This is a Smallsy mispronunciation.
No way.
You bitch.
No.
I've seen you slagging off your rival.
But we're friends.
We know each other.
Like, it's all very friendly.
Right, okay.
He was sick about two nights ago.
Uh-huh.
And he had a fill-in.
Now, apparently they couldn't get any Nova fill-ins,
so they had to dip into the Smooth FM.
Oh, very different vibe.
Are you joking?
The answer!
Yes.
Now, which, as you know.
Can I do my Smooth FM impression for those who haven't heard it?
Yeah, of course.
Do you want to get you a Smooth song?
Yeah, maybe like a. Yeah, what Do you want to get you a smooth song? Yeah, maybe like a...
Yeah, what do you think?
What's a smooth song?
Maybe like a My Heart Will Go On or something by Celine Dion.
The presenter they've got in the morning on Smooth, she...
Boga.
Yeah, she overuses and overpronounces the letter S.
Yeah.
Well, good morning, Sydney.
I hope you're having a splendid Tuesday morning.
I hope you're having a sunny start to the day.
We're going to kick things off and keep you relaxed here at Smooth.
Oh, why'd they cut off the intro?
Anyway, you get what we're dealing with.
Yes, it's very that.
Different vibe to fucking FM, like commercial hit radio.
Oh, yeah.
For me to be like, coming up.
Dua Lipa.
That's what we do.
Me and Smalls is what we do.
Coming up, Dua Lipa.
Hope you're having a fabulous evening here at Smooth.
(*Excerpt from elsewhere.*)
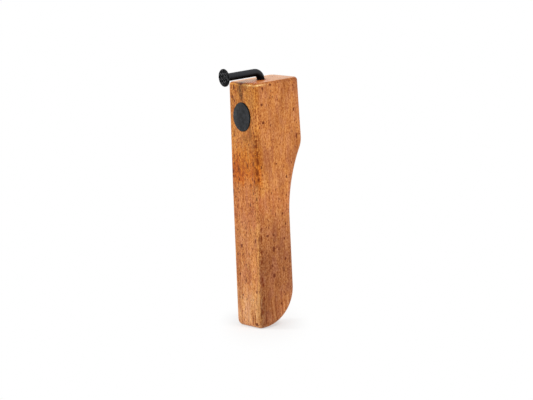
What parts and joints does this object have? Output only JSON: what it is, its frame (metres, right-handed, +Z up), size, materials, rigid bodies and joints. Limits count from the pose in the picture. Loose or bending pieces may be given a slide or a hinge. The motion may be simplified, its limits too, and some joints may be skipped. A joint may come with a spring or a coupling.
{
  "type": "bottle opener",
  "caption": "Upright hardwood lever opener whose bent nail hooks under a crown cap, with a disc magnet in the front of its head to catch the cap and one in the back to park it.",
  "frame": {"origin": "on the floor, in the middle of the opener's bounding box, with the middle of the wood at X = 0", "axes": "+Z up the lever, which stands on the end of its handle with the nail on top; -Y out of the front face that bears on the crown cap; X across the sides"},
  "size_m": [0.0236, 0.0414, 0.135],
  "materials": {
    "hardwood": "oiled orange-brown hardwood, satin, with short dark pores along the grain",
    "black_steel": "satin black coating on steel wire",
    "magnet_coat": "matt charcoal coating",
    "cured_epoxy": "clear amber adhesive"
  },
  "bodies": {
    "root": {"wooden_handle": "hardwood", "bent_nail": "black_steel", "front_magnet": "magnet_coat", "rear_magnet": "magnet_coat", "nail_adhesive": "cured_epoxy", "front_magnet_adhesive": "cured_epoxy", "rear_magnet_adhesive": "cured_epoxy"}
  },
  "joints": []
}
I hope you're cosied up by the fire with a hot chocolate,
maybe a wine.
This is Smooth.
So they had a Smooth announcer on for Nova,
and he was doing quite well, but he sounds way up there in age.
This is one of the biggest songs in the world at the moment.
Right?
Kid Leroy.
Yeah, Kid Leroy.
We all know who this is, yeah?
Without you.
Without you.
I love the new Miley version.
Yes.
That's just so I can criticise it so we can legally get away with playing it.
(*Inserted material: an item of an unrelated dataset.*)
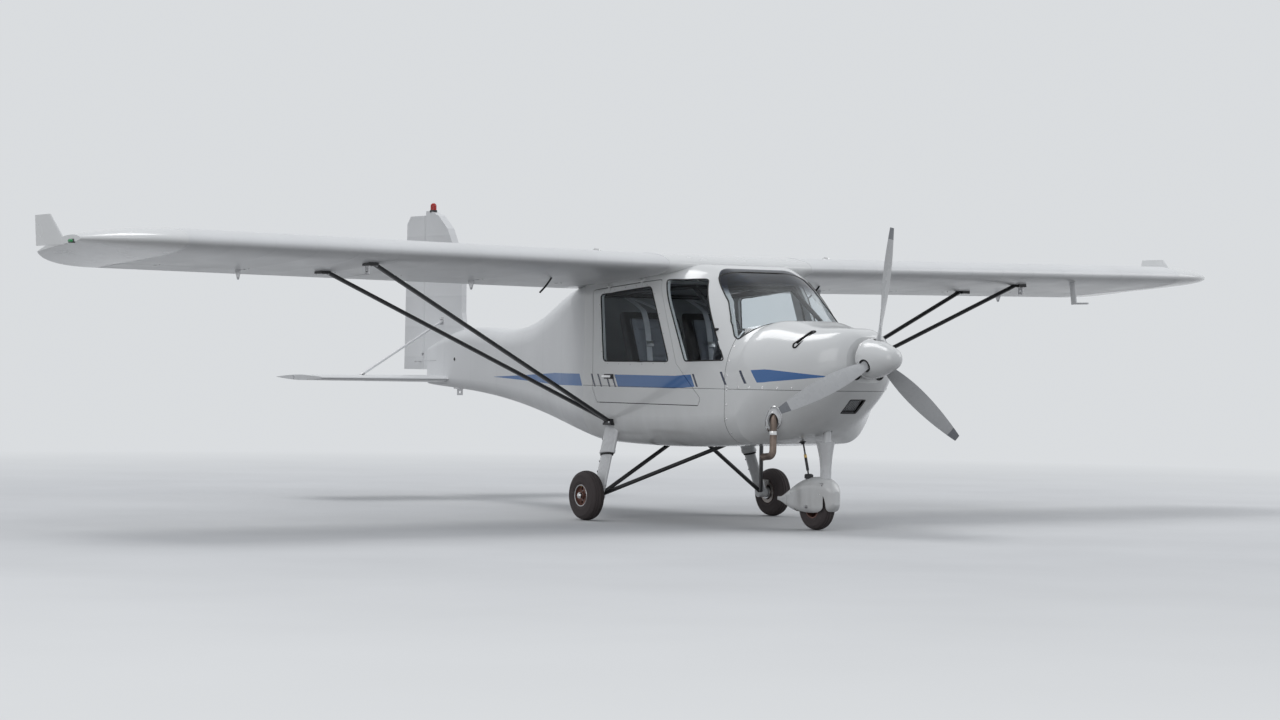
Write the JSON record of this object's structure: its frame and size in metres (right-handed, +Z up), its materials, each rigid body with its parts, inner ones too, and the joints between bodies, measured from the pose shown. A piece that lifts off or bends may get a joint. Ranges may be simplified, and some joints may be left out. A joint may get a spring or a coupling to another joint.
{
  "type": "two-seat high-wing microlight aircraft",
  "caption": "High-wing microlight aircraft with tricycle undercarriage, strut-braced wing, top-hinged doors, flaps, ailerons, elevator and rudder.",
  "frame": {"origin": "on the ground, midway between the wing tips and midway between the spinner's tip and the rudder's rear edge", "axes": "+X to the aircraft's left (port), -Y towards the nose, +Z up"},
  "size_m": [9.4482, 6.192, 2.32],
  "materials": {
    "white_fabric": "doped and painted fabric, satin",
    "white_shell": "gloss white moulded shell",
    "white_metal": "gloss white paint",
    "clear_glazing": "clear plastic glazing",
    "seat_cloth": "dark grey cloth over foam",
    "floor_sheet": "painted aluminium sheet",
    "panel_black": "matt black",
    "black_tube": "black powder coat",
    "engine_metal": "cast alloy",
    "engine_alloy": "bare alloy",
    "exhaust_steel": "heat-stained steel",
    "axle_steel": "plated steel",
    "tyre_rubber": "worn black rubber",
    "rim_alloy": "cast alloy",
    "pale_blade": "pale grey composite",
    "beacon_lens": "red lens"
  },
  "bodies": {
    "airframe": {"beacon": "beacon_lens", "cabin_floor": "floor_sheet", "cabin_frame": "black_tube", "cabin_shell": "white_shell", "control_stick": "black_tube", "engine_block": "engine_metal", "engine_mount": "engine_alloy", "exhaust_pipe": "exhaust_steel", "fin": "white_fabric", "instrument_panel": "panel_black", "leg_braces_front": "black_tube", "leg_braces_rear": "black_tube", "lower_cowl": "white_shell", "main_axles": "axle_steel", "main_leg_left": "white_metal", "main_leg_right": "white_metal", "pitot_mast": "white_metal", "quarter_windows": "clear_glazing", "rear_fuselage": "white_fabric", "seats": "seat_cloth", "tail_struts": "white_metal", "tail_tie_down": "axle_steel", "tailplane": "white_fabric", "upper_cowl": "white_shell", "windscreen": "clear_glazing", "wing_centre_fairing": "white_shell", "wing_left": "white_fabric", "wing_right": "white_fabric", "wing_struts_front": "black_tube", "wing_struts_rear": "black_tube", "wing_tie_downs": "axle_steel", "wing_tip_left": "white_shell", "wing_tip_right": "white_shell"},
    "propeller_and_spinner": {"propeller": "pale_blade", "spinner": "white_shell"},
    "left_main_wheel": {"main_tyre_left": "tyre_rubber", "main_wheel_left": "rim_alloy"},
    "right_main_wheel": {"main_tyre_right": "tyre_rubber", "main_wheel_right": "rim_alloy"},
    "nose_strut": {"nose_leg": "white_metal", "nose_axle": "axle_steel", "nose_spat": "white_shell"},
    "nose_wheel_body": {"nose_tyre": "tyre_rubber", "nose_wheel": "rim_alloy"},
    "left_door": {"door_left": "white_shell", "door_window_left": "clear_glazing"},
    "right_door": {"door_right": "white_shell", "door_window_right": "clear_glazing"},
    "left_flap": {"flap_left": "white_fabric"},
    "right_flap": {"flap_right": "white_fabric"},
    "left_aileron": {"aileron_left": "white_fabric"},
    "right_aileron": {"aileron_right": "white_fabric"},
    "elevator_body": {"elevator": "white_fabric"},
    "rudder_body": {"rudder": "white_fabric"}
  },
  "joints": [
    {"name": "propeller_turn", "type": "hinge", "parent": "airframe", "child": "propeller_and_spinner", "pos_m": [0, -2.895, 1.13], "axis": [0, 1, 0], "continuous": true},
    {"name": "left_wheel_roll", "type": "hinge", "parent": "airframe", "child": "left_main_wheel", "pos_m": [0.8, -0.76, 0.17], "axis": [1, 0, 0], "continuous": true},
    {"name": "right_wheel_roll", "type": "hinge", "parent": "airframe", "child": "right_main_wheel", "pos_m": [-0.8, -0.76, 0.17], "axis": [1, 0, 0], "continuous": true},
    {"name": "nose_steer", "type": "hinge", "parent": "airframe", "child": "nose_strut", "pos_m": [0, -2.388, 0.5], "axis": [0, 0, 1], "range_deg": [-25, 25]},
    {"name": "nose_wheel_roll", "type": "hinge", "parent": "nose_strut", "child": "nose_wheel_body", "pos_m": [0, -2.288, 0.155], "axis": [1, 0, 0], "continuous": true},
    {"name": "right_door_swing", "type": "hinge", "parent": "airframe", "child": "right_door", "pos_m": [-0.6095, -0.9125, 1.621], "axis": [0, 0.9967, -0.0813], "range_deg": [0, 80]},
    {"name": "left_door_swing", "type": "hinge", "parent": "airframe", "child": "left_door", "pos_m": [0.6095, -0.9125, 1.621], "axis": [0, -0.9967, 0.0813], "range_deg": [0, 80]},
    {"name": "left_flap_drop", "type": "hinge", "parent": "airframe", "child": "left_flap", "pos_m": [0.602, -0.4355, 1.6634], "axis": [-0.9999, 0, -0.0122], "range_deg": [0, 40]},
    {"name": "right_flap_drop", "type": "hinge", "parent": "airframe", "child": "right_flap", "pos_m": [-0.602, -0.4355, 1.6634], "axis": [-0.9999, 0, 0.0122], "range_deg": [0, 40]},
    {"name": "left_aileron_turn", "type": "hinge", "parent": "airframe", "child": "left_aileron", "pos_m": [0.602, -0.4355, 1.6634], "axis": [-0.9999, 0, -0.0122], "range_deg": [-20, 20]},
    {"name": "right_aileron_turn", "type": "hinge", "parent": "airframe", "child": "right_aileron", "pos_m": [-0.602, -0.4355, 1.6634], "axis": [-0.9999, 0, 0.0122], "range_deg": [-20, 20]},
    {"name": "elevator_turn", "type": "hinge", "parent": "airframe", "child": "elevator_body", "pos_m": [0, 2.7, 0.93], "axis": [1, 0, 0], "range_deg": [-25, 25]},
    {"name": "rudder_turn", "type": "hinge", "parent": "airframe", "child": "rudder_body", "pos_m": [0, 2.77, 1.6], "axis": [0, 0, 1], "range_deg": [-25, 25]}
  ],
  "couplings": [
    {"joint": "right_flap_drop", "follows": "left_flap_drop", "ratio": 1},
    {"joint": "right_aileron_turn", "follows": "left_aileron_turn", "ratio": -1}
  ]
}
Anyway, this announcer was clearly talking about the Kid Leroy coming up on the show
and he had clearly never heard of him before.
Let's roll the audio.
It's not the number one tune of the night.
That's reserved for the Kid Lowry and Miley Cyrus.
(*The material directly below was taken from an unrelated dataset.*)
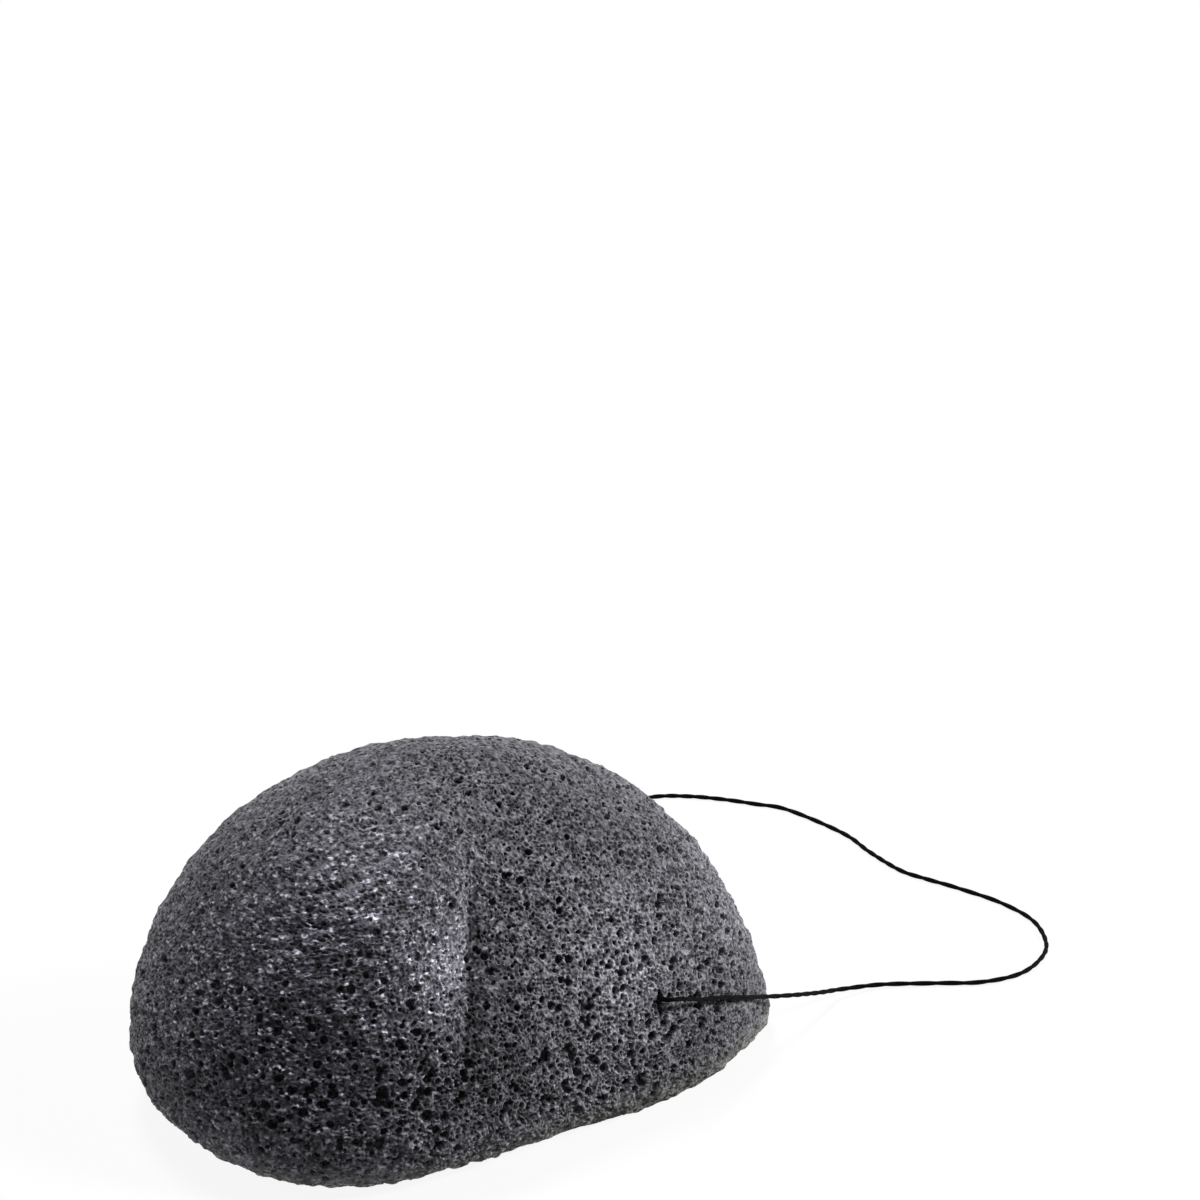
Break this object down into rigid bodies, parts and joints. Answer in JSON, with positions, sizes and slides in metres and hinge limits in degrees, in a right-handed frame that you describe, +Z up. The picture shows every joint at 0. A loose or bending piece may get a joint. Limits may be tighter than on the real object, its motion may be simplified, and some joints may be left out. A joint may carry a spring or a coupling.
{
  "type": "konjac sponge",
  "caption": "Lopsided half-ball facial sponge of porous charcoal foam, flat underneath, grooved in front, with a thin twisted hanging cord looped through it.",
  "frame": {"origin": "on the table plane, under the middle of the dome", "axes": "+X along the sponge's length towards the end with the cord, +Y to the back, away from the grooved front, +Z up"},
  "size_m": [0.1209, 0.0836, 0.0415],
  "materials": {
    "foam": "dry open-cell konjac foam with charcoal, matt with fine glints",
    "cord": "black two-ply twisted cord, slightly waxed"
  },
  "bodies": {
    "sponge": {"sponge": "foam"},
    "cord": {"cord_run": "cord", "cord_knot": "cord", "cord_loop": "cord"}
  },
  "joints": [
    {"name": "cord_swing", "type": "hinge", "parent": "sponge", "child": "cord", "pos_m": [0.0185, 0, 0.0145], "axis": [0, -1, 0], "range_deg": [0, 90]}
  ]
}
Without You is on the way now.
Oh, my God.
Oh, my God.
Kid Lowry.
I thought maybe he did that live and he read the run sheet
and he went, oh, I don't have time, let's go with Lowry.
An hour and a half later.
In there as well.
How much do remixes with different artists getting involved
is a big thing at the moment.
The one for Miley and the Kid Lowry.
Again.
Nobody corrected him at all.
Nobody.
That was an hour later.
The Kid Lowry.
I don't know what to do with that mispronunciation.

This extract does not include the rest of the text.